Major political parties try to maximize northern Muslim vote in order to rule Africa’s most-populous nation. Will third-party presidential candidate reap the benefit of Christian frustration?
The field is set for Nigeria’s 2023 presidential election, leaving its Christian citizens in a quandary.
In selecting candidates to replace the current head of state, Muhammadu Buhari, one dominant political party ignored customary protocols ensuring geographic rotation of power while the other party—in the face of severe warnings—abandoned the customary commitment to religious representation.
Believers may desert them both.
Africa’s most populous nation is roughly divided between a majority Muslim north and a majority Christian south. An unwritten agreement has rotated the presidency between the two regions. Buhari, a Muslim, hails from Borno state in the northeast.
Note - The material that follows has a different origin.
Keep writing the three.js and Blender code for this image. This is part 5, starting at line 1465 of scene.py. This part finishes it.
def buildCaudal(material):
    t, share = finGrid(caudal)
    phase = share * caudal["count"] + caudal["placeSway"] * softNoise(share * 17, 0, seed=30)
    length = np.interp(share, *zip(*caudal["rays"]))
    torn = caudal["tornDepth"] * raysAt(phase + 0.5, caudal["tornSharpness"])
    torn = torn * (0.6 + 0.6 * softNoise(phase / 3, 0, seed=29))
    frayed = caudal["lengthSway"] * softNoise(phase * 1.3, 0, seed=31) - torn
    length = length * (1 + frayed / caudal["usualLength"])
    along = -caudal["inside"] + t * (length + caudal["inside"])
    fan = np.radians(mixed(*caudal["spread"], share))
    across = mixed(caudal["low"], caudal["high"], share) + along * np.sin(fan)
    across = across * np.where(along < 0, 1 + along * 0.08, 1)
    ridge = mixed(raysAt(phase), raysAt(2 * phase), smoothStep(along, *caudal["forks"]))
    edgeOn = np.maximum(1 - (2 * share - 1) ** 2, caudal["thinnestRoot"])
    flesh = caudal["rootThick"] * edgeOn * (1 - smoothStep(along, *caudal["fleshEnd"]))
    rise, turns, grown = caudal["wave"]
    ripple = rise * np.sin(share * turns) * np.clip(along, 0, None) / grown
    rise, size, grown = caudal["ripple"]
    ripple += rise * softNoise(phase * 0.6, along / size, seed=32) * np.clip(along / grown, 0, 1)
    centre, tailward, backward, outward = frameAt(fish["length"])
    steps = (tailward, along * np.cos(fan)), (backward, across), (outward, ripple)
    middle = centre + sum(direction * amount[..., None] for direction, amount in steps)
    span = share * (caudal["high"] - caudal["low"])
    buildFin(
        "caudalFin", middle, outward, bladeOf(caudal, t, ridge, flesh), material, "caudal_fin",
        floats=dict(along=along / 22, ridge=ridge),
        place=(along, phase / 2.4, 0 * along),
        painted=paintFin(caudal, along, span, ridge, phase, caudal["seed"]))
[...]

The first transgression, by geography, was the opposition People’s Democratic Party (PDP), which in May nominated Atiku Abubakar from Adamawa state, also in Nigeria’s northeast. A Muslim, he chose as his vice-presidential running mate Ifeanyi Okowa, the Christian governor of Delta state in the south.
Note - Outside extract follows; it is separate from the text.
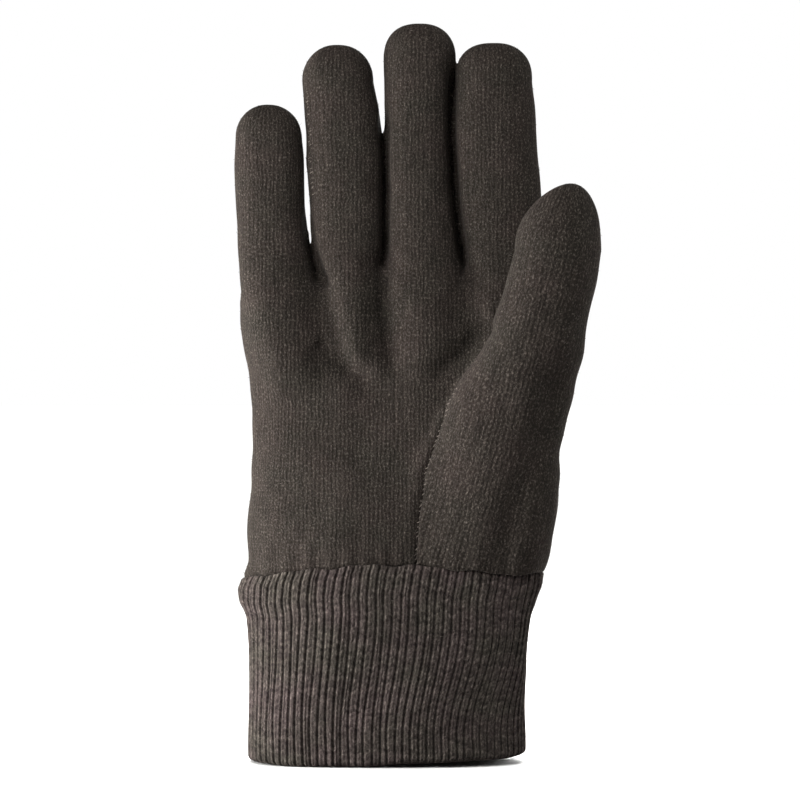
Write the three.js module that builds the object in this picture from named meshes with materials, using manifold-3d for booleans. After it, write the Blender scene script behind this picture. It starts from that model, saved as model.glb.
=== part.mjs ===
// Right-hand cotton jersey work glove with a knitted wrist, filled out as it is on a hand.
// Two jersey panels, front and back, meet along the sides of the hand and of every finger. A separate
// thumb piece is set into both, and a ribbed cuff, knitted double, is sewn to all three at the wrist.
//
// Millimetres. X runs across the palm towards the thumb, Z from the hem up to the fingertips, and the
// palm faces -Y. The origin is the middle of the wrist opening, in the plane of the hem.
import * as THREE from "three";
import { mergeVertices } from "three/addons/utils/BufferGeometryUtils.js";
import Module from "manifold-3d";

const wasm = await Module();
wasm.setup();

// Cloth
const jerseyWall = 1.8;
const seamGap = 0.4; // between two panels that are sewn together, measured across the hand
const cuffWall = 3.0; // two layers of rib knit, with the ribs

// Knitted cuff
const cuffLength = 64; // hem to wrist seam, at the sides
const cuffWidth = 93.4;
const cuffDepth = 45;
const cuffSquareness = 2.7; // 2 is an oval, more is boxier
const ribCount = 78;
const ribHeight = 0.9;
const ribDrift = 0.045; // share of the way round that the ribs lean towards the little finger

// Palm
const palmLength = 108.5; // wrist seam to the highest finger crotch
const palmWidth = 102;
const palmDepth = 37;
const palmSquareness = 2.4;
const palmHollow = 2.6; // dent in the middle of the palm
const crotchDrop = 12; // the outer crotches lie this far below the middle one, at most
const wristArch = 3.4; // rise of the wrist seam at the middle of the palm

// Fingers
const littleLength = 61.6; // root to fingertip
const ringLength = 76.2;
const middleLength = 83.5;
const indexLength = 79.9;
const littleDepth = 19.5;
const ringDepth = 20.5;
const middleDepth = 21.5;
const indexDepth = 21.5;
const fingerCurl = 12; // how far the fingertips bend forward
const fingerSquareness = 2.15;
const cushionLength = 40; // the padded foot of each finger that runs down into the palm

// The fingers from the little finger to the index finger. root is the height a finger starts at, as a
// share of the palm's length. Its rows give its middle and its width at the root, halfway and where the
// tip begins to round, as shares of the palm's width.
const fingers = [
  {
    length: littleLength, depth: littleDepth, root: 0.908, roundness: 2.0,
    rows: [
      { up: 0, across: -0.356, wide: 0.262 },
      { up: 0.5, across: -0.387, wide: 0.241 },
      { up: 1, across: -0.397, wide: 0.228 },
    ],
  },
  {
    length: ringLength, depth: ringDepth, root: 0.954, roundness: 2.1,
    rows: [
      { up: 0, across: -0.114, wide: 0.22 },
      { up: 0.5, across: -0.135, wide: 0.255 },
      { up: 1, across: -0.166, wide: 0.239 },
    ],
  },
  {
    length: middleLength, depth: middleDepth, root: 0.954, roundness: 2.3,
    rows: [
      { up: 0, across: 0.119, wide: 0.232 },
      { up: 0.5, across: 0.108, wide: 0.219 },
      { up: 1, across: 0.107, wide: 0.246 },
    ],
  },
  {
    length: indexLength, depth: indexDepth, root: 0.926, roundness: 2.4,
    rows: [
      { up: 0, across: 0.395, wide: 0.284 },
      { up: 0.5, across: 0.368, wide: 0.284 },
      { up: 1, across: 0.361, wide: 0.253 },
    ],
  },
];

// Thumb
const thumbLength = 131.6; // wrist seam to thumb tip, measured upright
const thumbWidth = 30;
const thumbDepth = 27;
const thumbForward = 31; // how far the thumb stands in front of the hand
const thumbSpread = 10.3; // how far the thumb tip stands out past the side of the palm
const thumbRoundness = 1.9;
const thumbTipDrift = 0.07; // how far the end leans outwards, as a share of the thumb's reach
const thumbReach = palmWidth / 2 + thumbSpread;

// Sections of the cuff from hem to wrist seam: height as a share of its length, how far it has gone over
// from its own width and depth to the palm's at the seam, and how far it swells past that at the left,
// at the right and in front and behind, as shares of its wall.
const cuffSections = [
  { up: 0.0, over: 0.0, left: -0.3, right: -0.4, deep: -0.3 },
  { up: 0.03, over: 0.0, left: 0.0, right: 0.05, deep: 0.0 },
  { up: 0.28, over: 0.0, left: 0.0, right: -0.05, deep: 0.0 },
  { up: 0.55, over: 0.0, left: 0.0, right: 0.0, deep: -0.05 },
  { up: 0.76, over: 0.25, left: 0.17, right: 0.05, deep: -0.05 },
  { up: 0.87, over: 0.7, left: 0.8, right: 0.0, deep: 0.1 },
  { up: 0.94, over: 0.9, left: 0.83, right: 0.17, deep: 0.13 },
  { up: 1.0, over: 1.0, left: 0.22, right: 0.17, deep: 0.0 },
];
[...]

One month later, the incumbent All Progressives Congress (APC) nominated Bola Tinubu, the Muslim former governor of Lagos state in the south. But since he hailed from a Christian region, fears were raised that his Muslim rival for president might sweep the north—viewed by many as a more reliable voting bloc. Speculation was rampant he would choose a Muslim vice-presidential candidate to compensate.
“We will consider such action as a declaration of war,” warned the Christian Association of Nigeria (CAN), an umbrella body representing the nation’s evangelicals, Catholics, and charismatics. “[We] will mobilize politically against any political party that sows the seed of religious conflict.”